### The request
Extract all of the entries and give them again, word for word.

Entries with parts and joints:
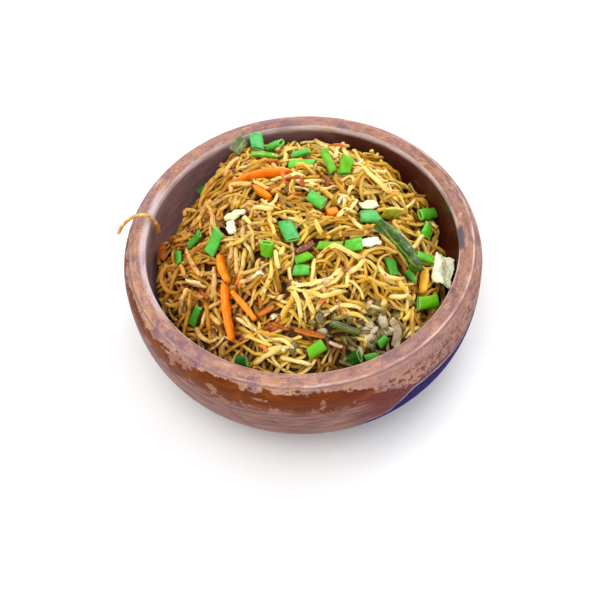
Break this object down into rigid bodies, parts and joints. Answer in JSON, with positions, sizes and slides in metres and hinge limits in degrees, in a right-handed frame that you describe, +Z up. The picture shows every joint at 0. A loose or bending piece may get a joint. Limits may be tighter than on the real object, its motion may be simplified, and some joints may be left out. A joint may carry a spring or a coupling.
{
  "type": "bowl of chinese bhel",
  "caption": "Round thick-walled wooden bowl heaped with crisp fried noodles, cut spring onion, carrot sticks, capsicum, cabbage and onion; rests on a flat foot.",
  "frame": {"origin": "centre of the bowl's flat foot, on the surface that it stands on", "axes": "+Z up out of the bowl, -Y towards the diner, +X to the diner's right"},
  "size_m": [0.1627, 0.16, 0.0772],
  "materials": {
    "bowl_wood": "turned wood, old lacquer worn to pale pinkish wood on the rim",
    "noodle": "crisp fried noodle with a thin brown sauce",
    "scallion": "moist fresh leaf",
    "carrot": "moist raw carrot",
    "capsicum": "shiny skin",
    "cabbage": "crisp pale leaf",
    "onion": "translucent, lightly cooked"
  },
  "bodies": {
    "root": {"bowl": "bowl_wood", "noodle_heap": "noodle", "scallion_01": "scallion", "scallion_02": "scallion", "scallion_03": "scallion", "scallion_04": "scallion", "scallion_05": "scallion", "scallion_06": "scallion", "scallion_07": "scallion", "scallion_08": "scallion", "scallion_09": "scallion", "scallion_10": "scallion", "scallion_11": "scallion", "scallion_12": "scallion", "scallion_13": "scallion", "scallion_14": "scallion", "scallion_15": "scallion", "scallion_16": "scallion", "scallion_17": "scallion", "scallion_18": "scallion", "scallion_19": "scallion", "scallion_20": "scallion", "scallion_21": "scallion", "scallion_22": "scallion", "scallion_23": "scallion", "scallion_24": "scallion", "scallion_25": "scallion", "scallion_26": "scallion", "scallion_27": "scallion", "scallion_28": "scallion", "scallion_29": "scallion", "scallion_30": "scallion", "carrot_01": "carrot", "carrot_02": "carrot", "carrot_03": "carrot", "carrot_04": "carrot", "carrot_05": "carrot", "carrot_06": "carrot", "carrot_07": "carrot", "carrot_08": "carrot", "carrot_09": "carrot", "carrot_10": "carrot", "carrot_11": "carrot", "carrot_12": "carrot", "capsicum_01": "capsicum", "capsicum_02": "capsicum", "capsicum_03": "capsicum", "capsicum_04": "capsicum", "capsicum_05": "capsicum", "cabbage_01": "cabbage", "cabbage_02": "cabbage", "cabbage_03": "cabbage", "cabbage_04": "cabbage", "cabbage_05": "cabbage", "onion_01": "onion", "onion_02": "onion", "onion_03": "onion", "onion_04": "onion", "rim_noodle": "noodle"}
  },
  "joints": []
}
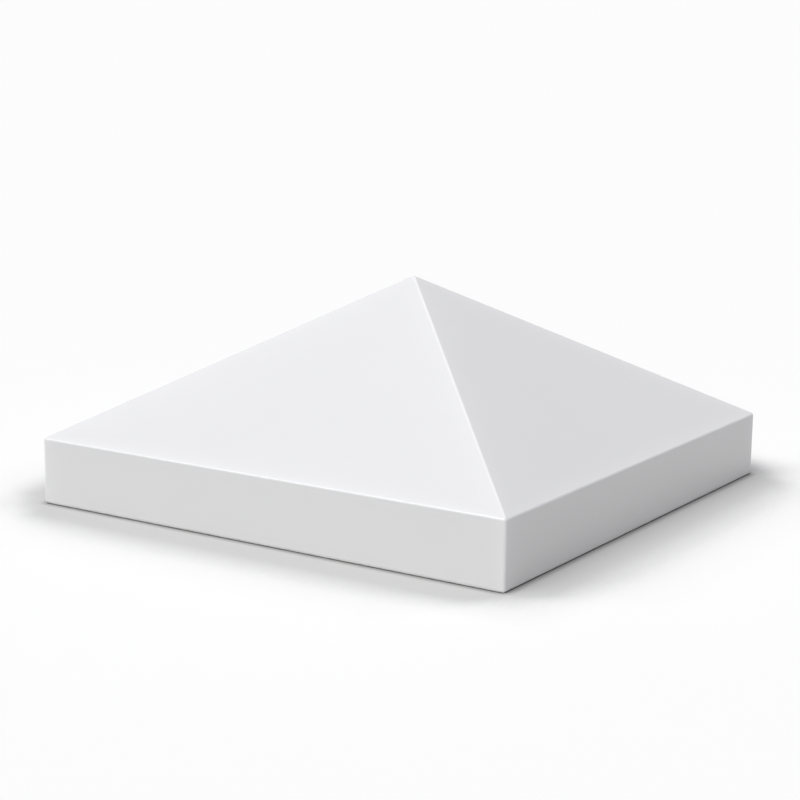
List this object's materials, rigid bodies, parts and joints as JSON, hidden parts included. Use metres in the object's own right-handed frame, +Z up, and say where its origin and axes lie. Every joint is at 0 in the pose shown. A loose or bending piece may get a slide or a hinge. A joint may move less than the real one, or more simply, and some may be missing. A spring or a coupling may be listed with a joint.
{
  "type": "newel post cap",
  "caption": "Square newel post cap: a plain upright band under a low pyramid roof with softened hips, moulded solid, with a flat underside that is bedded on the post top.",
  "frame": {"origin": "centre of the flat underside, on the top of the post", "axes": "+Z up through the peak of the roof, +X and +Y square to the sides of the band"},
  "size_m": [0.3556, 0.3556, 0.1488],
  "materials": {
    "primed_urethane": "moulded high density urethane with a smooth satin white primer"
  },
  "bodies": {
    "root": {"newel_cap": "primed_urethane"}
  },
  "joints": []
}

### Answer to this problem
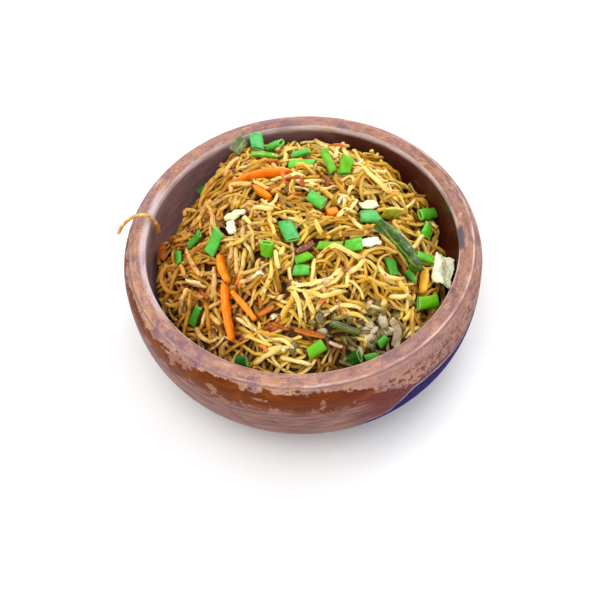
Break this object down into rigid bodies, parts and joints. Answer in JSON, with positions, sizes and slides in metres and hinge limits in degrees, in a right-handed frame that you describe, +Z up. The picture shows every joint at 0. A loose or bending piece may get a joint. Limits may be tighter than on the real object, its motion may be simplified, and some joints may be left out. A joint may carry a spring or a coupling.
{
  "type": "bowl of chinese bhel",
  "caption": "Round thick-walled wooden bowl heaped with crisp fried noodles, cut spring onion, carrot sticks, capsicum, cabbage and onion; rests on a flat foot.",
  "frame": {"origin": "centre of the bowl's flat foot, on the surface that it stands on", "axes": "+Z up out of the bowl, -Y towards the diner, +X to the diner's right"},
  "size_m": [0.1627, 0.16, 0.0772],
  "materials": {
    "bowl_wood": "turned wood, old lacquer worn to pale pinkish wood on the rim",
    "noodle": "crisp fried noodle with a thin brown sauce",
    "scallion": "moist fresh leaf",
    "carrot": "moist raw carrot",
    "capsicum": "shiny skin",
    "cabbage": "crisp pale leaf",
    "onion": "translucent, lightly cooked"
  },
  "bodies": {
    "root": {"bowl": "bowl_wood", "noodle_heap": "noodle", "scallion_01": "scallion", "scallion_02": "scallion", "scallion_03": "scallion", "scallion_04": "scallion", "scallion_05": "scallion", "scallion_06": "scallion", "scallion_07": "scallion", "scallion_08": "scallion", "scallion_09": "scallion", "scallion_10": "scallion", "scallion_11": "scallion", "scallion_12": "scallion", "scallion_13": "scallion", "scallion_14": "scallion", "scallion_15": "scallion", "scallion_16": "scallion", "scallion_17": "scallion", "scallion_18": "scallion", "scallion_19": "scallion", "scallion_20": "scallion", "scallion_21": "scallion", "scallion_22": "scallion", "scallion_23": "scallion", "scallion_24": "scallion", "scallion_25": "scallion", "scallion_26": "scallion", "scallion_27": "scallion", "scallion_28": "scallion", "scallion_29": "scallion", "scallion_30": "scallion", "carrot_01": "carrot", "carrot_02": "carrot", "carrot_03": "carrot", "carrot_04": "carrot", "carrot_05": "carrot", "carrot_06": "carrot", "carrot_07": "carrot", "carrot_08": "carrot", "carrot_09": "carrot", "carrot_10": "carrot", "carrot_11": "carrot", "carrot_12": "carrot", "capsicum_01": "capsicum", "capsicum_02": "capsicum", "capsicum_03": "capsicum", "capsicum_04": "capsicum", "capsicum_05": "capsicum", "cabbage_01": "cabbage", "cabbage_02": "cabbage", "cabbage_03": "cabbage", "cabbage_04": "cabbage", "cabbage_05": "cabbage", "onion_01": "onion", "onion_02": "onion", "onion_03": "onion", "onion_04": "onion", "rim_noodle": "noodle"}
  },
  "joints": []
}
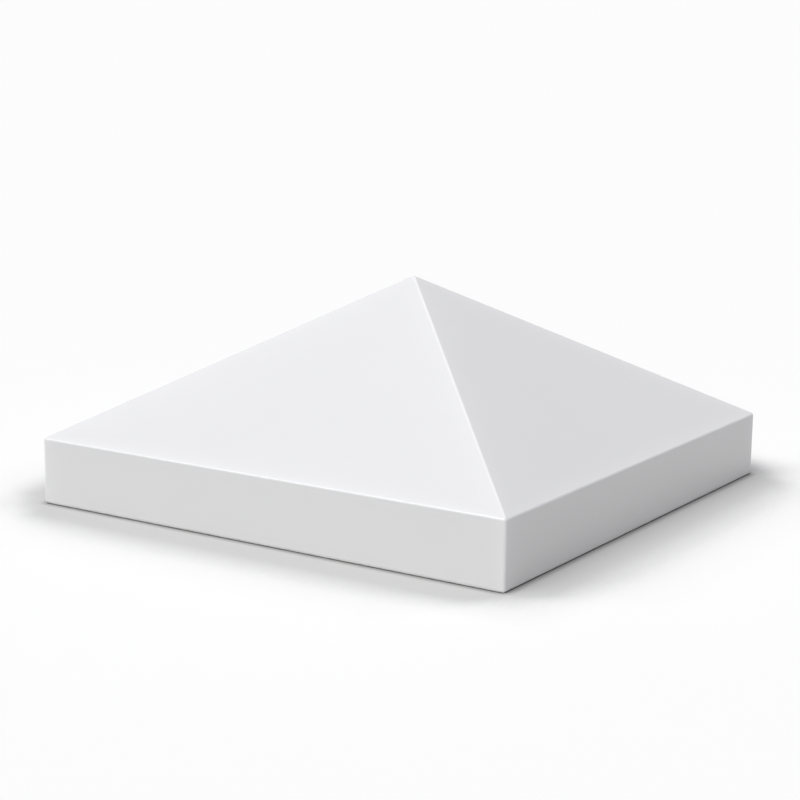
List this object's materials, rigid bodies, parts and joints as JSON, hidden parts included. Use metres in the object's own right-handed frame, +Z up, and say where its origin and axes lie. Every joint is at 0 in the pose shown. A loose or bending piece may get a slide or a hinge. A joint may move less than the real one, or more simply, and some may be missing. A spring or a coupling may be listed with a joint.
{
  "type": "newel post cap",
  "caption": "Square newel post cap: a plain upright band under a low pyramid roof with softened hips, moulded solid, with a flat underside that is bedded on the post top.",
  "frame": {"origin": "centre of the flat underside, on the top of the post", "axes": "+Z up through the peak of the roof, +X and +Y square to the sides of the band"},
  "size_m": [0.3556, 0.3556, 0.1488],
  "materials": {
    "primed_urethane": "moulded high density urethane with a smooth satin white primer"
  },
  "bodies": {
    "root": {"newel_cap": "primed_urethane"}
  },
  "joints": []
}